• [STORED DATA]:
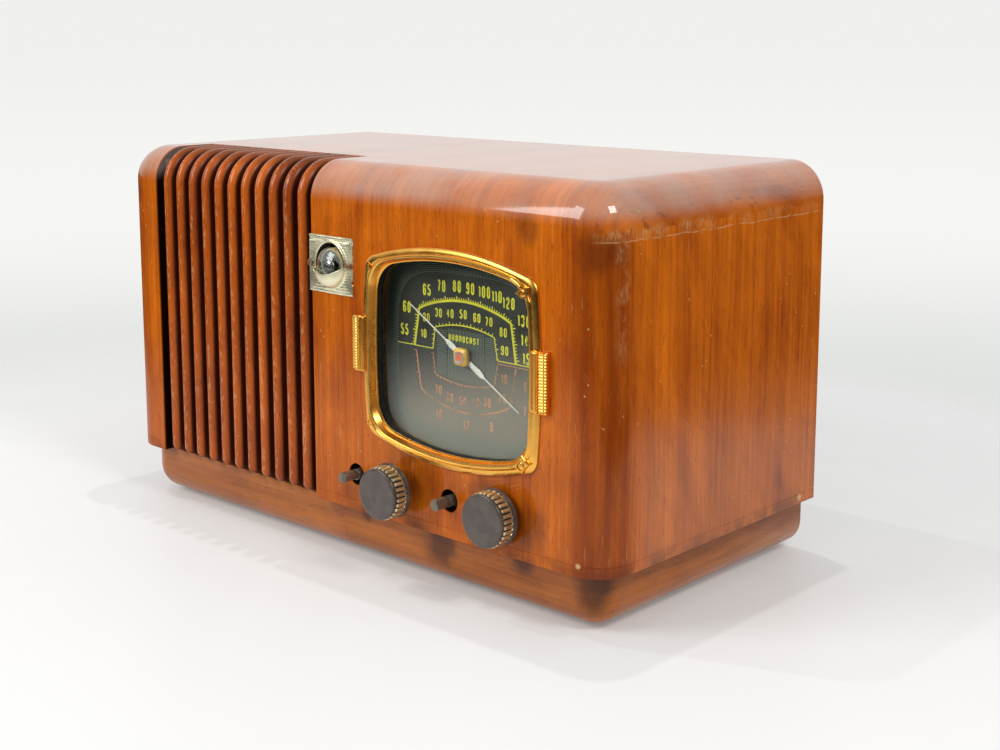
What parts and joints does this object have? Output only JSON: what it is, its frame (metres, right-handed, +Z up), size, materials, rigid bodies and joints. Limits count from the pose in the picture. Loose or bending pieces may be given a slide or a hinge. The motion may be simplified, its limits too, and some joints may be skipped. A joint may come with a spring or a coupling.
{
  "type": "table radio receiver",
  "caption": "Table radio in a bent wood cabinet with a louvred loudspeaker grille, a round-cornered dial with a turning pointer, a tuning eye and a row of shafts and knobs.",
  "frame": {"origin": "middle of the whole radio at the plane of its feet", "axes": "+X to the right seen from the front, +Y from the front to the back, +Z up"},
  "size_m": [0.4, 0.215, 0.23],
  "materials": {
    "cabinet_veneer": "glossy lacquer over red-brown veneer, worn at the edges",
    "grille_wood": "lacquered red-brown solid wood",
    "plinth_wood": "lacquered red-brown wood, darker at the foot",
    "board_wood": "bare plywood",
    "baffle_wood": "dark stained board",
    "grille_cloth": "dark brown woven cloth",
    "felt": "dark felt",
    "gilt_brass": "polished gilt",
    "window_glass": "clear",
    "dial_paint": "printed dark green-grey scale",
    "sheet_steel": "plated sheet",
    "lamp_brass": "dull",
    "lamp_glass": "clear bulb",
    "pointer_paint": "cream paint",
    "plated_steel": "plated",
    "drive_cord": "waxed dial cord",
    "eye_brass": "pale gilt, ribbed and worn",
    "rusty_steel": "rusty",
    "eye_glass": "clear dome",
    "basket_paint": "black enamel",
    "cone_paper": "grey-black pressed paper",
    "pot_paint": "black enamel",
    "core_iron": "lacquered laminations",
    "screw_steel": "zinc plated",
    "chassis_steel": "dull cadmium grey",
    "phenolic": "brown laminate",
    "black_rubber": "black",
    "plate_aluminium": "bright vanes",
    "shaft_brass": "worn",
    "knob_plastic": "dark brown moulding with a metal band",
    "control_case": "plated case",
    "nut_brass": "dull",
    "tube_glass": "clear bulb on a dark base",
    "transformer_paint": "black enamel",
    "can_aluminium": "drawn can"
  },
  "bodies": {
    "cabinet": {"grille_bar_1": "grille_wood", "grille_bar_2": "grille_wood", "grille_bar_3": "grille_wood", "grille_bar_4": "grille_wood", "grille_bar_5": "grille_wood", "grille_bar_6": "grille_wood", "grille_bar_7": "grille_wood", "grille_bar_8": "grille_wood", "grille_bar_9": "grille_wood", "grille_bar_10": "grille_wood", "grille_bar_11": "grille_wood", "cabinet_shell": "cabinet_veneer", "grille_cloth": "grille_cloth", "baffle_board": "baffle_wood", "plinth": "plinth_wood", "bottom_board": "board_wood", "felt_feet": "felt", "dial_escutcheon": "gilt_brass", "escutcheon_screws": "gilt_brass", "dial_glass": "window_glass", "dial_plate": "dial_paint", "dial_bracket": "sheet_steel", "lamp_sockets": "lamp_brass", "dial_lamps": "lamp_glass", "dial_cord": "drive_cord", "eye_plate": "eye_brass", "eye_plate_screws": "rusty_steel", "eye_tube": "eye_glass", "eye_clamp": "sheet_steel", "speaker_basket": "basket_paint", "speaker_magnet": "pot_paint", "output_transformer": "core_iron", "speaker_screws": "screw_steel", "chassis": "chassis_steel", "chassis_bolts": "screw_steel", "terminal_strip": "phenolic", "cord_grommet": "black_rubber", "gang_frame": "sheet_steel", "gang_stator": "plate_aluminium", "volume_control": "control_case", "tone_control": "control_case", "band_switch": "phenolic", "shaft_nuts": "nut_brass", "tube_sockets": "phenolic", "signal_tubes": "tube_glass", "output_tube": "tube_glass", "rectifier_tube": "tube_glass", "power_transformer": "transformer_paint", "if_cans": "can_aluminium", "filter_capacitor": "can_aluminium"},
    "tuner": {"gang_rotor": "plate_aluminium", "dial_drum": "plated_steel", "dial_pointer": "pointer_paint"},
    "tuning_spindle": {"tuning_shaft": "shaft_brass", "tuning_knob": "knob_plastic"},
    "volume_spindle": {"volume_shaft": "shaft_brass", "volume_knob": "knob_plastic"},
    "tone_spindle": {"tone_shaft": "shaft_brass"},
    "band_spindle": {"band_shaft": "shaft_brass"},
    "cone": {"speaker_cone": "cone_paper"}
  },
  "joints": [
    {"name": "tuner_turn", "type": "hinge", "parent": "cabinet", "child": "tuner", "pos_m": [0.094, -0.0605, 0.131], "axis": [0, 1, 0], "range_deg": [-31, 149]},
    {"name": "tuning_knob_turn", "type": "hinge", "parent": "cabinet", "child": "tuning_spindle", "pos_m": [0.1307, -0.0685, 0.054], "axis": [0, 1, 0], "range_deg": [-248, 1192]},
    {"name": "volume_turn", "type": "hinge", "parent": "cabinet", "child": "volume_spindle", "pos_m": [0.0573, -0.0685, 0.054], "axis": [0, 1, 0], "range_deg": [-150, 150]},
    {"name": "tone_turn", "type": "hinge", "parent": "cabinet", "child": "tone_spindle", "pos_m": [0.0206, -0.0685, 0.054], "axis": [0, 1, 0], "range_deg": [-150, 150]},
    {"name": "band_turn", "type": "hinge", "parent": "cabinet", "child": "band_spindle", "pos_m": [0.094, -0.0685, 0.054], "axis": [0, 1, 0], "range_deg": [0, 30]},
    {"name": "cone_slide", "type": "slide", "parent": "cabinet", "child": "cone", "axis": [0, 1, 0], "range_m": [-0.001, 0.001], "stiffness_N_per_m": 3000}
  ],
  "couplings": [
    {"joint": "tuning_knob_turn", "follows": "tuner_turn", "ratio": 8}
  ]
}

• [EXERCISE REQUIREMENTS]: Read through the data and copy every line where "joints" shows up.

• [RESULT OF THIS EXERCISE]:
What parts and joints does this object have? Output only JSON: what it is, its frame (metres, right-handed, +Z up), size, materials, rigid bodies and joints. Limits count from the pose in the picture. Loose or bending pieces may be given a slide or a hinge. The motion may be simplified, its limits too, and some joints may be skipped. A joint may come with a spring or a coupling.
  "joints": [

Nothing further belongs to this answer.